### The request
Locate the string "True" in the records below. Copy every line where it occurs.

━━━━━ Data provided ━━━━━

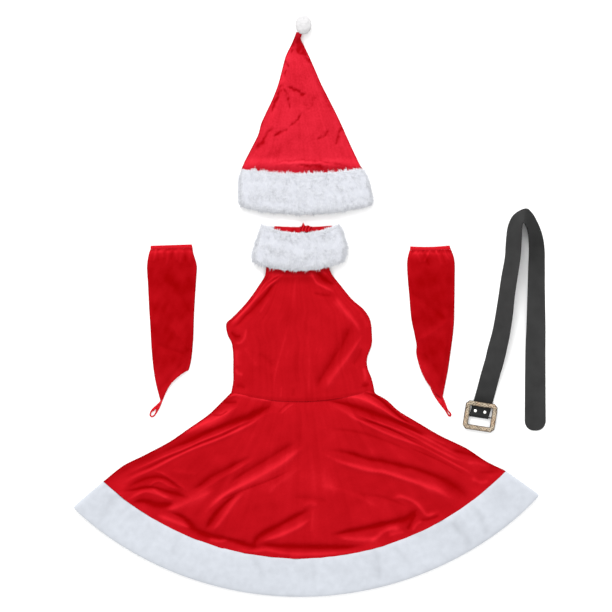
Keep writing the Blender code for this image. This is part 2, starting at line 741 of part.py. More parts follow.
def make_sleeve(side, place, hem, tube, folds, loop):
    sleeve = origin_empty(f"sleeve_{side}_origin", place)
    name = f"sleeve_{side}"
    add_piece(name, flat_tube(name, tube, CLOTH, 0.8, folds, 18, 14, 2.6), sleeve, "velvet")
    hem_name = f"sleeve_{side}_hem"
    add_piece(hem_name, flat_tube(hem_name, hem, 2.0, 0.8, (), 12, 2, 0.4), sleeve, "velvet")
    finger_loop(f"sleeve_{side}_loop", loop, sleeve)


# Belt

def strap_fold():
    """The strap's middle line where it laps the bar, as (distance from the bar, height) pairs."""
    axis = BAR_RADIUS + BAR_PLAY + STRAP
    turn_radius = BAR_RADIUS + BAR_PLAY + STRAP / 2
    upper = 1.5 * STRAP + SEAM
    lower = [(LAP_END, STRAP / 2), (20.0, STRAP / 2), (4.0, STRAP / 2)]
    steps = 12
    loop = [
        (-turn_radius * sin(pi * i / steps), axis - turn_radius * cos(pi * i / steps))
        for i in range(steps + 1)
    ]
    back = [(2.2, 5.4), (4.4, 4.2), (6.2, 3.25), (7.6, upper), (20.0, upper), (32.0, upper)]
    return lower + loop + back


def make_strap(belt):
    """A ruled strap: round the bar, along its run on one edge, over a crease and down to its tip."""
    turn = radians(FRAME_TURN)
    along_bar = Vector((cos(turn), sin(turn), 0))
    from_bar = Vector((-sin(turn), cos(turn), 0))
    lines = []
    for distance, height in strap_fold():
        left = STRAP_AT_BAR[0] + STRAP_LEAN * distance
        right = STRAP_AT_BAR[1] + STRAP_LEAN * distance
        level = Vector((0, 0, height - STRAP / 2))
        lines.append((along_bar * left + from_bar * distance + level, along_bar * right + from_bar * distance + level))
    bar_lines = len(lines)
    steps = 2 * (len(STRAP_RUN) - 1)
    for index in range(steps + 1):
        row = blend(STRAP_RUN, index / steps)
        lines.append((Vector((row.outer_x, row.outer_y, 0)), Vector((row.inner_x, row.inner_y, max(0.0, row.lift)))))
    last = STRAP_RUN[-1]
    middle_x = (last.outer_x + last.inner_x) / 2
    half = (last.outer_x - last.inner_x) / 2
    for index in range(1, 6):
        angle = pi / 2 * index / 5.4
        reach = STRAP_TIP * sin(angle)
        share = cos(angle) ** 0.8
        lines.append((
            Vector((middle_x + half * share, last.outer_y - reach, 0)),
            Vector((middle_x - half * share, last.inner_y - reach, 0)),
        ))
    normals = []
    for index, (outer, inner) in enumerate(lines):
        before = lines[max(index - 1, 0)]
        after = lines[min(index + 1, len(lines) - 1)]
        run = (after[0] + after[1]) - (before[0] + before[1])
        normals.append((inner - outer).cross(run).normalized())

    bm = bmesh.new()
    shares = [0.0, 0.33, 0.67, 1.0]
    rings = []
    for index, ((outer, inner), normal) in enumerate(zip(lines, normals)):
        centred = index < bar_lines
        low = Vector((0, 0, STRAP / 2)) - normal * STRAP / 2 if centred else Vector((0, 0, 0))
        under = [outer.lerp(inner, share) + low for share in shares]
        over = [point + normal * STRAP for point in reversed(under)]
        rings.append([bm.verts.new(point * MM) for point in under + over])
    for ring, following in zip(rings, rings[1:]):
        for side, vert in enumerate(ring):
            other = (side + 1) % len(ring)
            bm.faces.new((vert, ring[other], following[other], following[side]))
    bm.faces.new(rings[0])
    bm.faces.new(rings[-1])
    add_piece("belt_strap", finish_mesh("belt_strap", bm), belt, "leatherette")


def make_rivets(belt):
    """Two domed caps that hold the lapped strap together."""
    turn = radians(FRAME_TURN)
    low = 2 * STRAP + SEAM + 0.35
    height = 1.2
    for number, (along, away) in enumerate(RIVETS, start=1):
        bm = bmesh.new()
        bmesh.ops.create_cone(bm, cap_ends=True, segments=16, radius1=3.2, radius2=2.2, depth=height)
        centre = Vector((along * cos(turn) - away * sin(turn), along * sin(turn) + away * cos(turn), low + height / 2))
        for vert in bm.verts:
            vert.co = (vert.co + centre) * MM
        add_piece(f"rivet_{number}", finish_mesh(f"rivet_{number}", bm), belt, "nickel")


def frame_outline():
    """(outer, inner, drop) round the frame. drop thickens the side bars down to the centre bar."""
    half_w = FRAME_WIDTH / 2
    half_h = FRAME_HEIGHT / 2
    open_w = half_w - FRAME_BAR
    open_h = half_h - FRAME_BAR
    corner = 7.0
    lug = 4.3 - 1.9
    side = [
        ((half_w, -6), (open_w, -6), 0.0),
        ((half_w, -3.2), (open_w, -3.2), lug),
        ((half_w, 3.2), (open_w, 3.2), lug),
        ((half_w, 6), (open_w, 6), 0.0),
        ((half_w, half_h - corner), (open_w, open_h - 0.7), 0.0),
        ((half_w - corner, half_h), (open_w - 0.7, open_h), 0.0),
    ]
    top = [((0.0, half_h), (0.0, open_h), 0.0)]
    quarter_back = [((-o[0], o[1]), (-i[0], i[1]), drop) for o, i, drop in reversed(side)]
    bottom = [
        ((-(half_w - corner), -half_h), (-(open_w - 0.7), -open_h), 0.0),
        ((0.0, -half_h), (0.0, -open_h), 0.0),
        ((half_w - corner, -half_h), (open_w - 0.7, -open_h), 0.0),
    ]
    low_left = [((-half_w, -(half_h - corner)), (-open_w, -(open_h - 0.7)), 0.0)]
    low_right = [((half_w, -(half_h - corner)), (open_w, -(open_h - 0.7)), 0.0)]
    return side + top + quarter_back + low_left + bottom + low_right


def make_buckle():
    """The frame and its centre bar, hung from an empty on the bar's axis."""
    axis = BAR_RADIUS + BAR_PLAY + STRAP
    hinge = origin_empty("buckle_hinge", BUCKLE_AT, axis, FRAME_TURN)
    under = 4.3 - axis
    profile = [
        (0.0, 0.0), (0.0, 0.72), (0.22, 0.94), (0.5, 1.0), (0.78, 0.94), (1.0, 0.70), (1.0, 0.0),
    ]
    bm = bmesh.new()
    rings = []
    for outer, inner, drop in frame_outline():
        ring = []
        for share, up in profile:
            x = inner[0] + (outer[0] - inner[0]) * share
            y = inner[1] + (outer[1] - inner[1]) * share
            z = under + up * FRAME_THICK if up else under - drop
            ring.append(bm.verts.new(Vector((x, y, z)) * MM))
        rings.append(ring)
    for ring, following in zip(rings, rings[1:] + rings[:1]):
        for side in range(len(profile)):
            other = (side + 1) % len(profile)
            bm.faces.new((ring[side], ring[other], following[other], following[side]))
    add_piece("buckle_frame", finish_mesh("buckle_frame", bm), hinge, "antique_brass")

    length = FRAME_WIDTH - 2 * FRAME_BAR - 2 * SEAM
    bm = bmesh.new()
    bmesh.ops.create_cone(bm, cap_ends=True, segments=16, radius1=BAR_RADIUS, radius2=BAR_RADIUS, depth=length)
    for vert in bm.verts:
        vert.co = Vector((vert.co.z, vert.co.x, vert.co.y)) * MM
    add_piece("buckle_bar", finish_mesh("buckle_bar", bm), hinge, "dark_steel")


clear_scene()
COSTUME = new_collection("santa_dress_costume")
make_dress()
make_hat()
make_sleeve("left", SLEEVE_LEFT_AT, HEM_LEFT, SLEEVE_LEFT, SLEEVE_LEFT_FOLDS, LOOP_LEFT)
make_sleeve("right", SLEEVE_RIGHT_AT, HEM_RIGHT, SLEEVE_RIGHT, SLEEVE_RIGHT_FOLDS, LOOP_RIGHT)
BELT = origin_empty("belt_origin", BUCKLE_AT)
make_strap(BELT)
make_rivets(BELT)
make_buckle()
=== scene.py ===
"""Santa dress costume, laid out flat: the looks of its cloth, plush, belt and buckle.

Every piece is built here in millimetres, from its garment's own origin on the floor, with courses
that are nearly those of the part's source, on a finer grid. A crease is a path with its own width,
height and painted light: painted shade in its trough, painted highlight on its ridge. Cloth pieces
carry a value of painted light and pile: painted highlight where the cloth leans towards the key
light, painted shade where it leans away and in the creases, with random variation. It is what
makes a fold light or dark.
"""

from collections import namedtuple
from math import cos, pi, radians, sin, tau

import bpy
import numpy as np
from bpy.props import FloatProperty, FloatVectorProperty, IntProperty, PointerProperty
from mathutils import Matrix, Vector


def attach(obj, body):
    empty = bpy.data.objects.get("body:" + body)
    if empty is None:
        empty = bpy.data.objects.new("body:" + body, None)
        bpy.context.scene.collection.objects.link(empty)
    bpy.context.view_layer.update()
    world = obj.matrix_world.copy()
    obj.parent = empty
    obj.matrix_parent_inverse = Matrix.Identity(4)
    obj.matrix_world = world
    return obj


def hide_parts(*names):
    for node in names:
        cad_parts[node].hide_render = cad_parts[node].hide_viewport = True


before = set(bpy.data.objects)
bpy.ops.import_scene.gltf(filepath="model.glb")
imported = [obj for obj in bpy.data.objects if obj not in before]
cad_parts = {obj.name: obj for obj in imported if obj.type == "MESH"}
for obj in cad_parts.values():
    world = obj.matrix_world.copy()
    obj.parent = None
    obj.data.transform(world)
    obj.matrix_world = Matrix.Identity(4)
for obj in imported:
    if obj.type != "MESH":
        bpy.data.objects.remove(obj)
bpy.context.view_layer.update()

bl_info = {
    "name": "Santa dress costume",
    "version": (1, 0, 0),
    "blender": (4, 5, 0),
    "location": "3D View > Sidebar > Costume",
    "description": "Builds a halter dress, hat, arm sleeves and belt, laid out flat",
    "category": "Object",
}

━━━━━
━━━━━ Data provided ━━━━━

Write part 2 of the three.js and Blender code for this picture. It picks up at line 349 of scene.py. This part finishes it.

━━━━━

### Exercise response
        bmesh.ops.create_cone(bm, cap_ends=True, segments=16, radius1=3.2, radius2=2.2, depth=height)
    bmesh.ops.create_cone(bm, cap_ends=True, segments=16, radius1=BAR_RADIUS, radius2=BAR_RADIUS, depth=length)
        cad_parts[node].hide_render = cad_parts[node].hide_viewport = True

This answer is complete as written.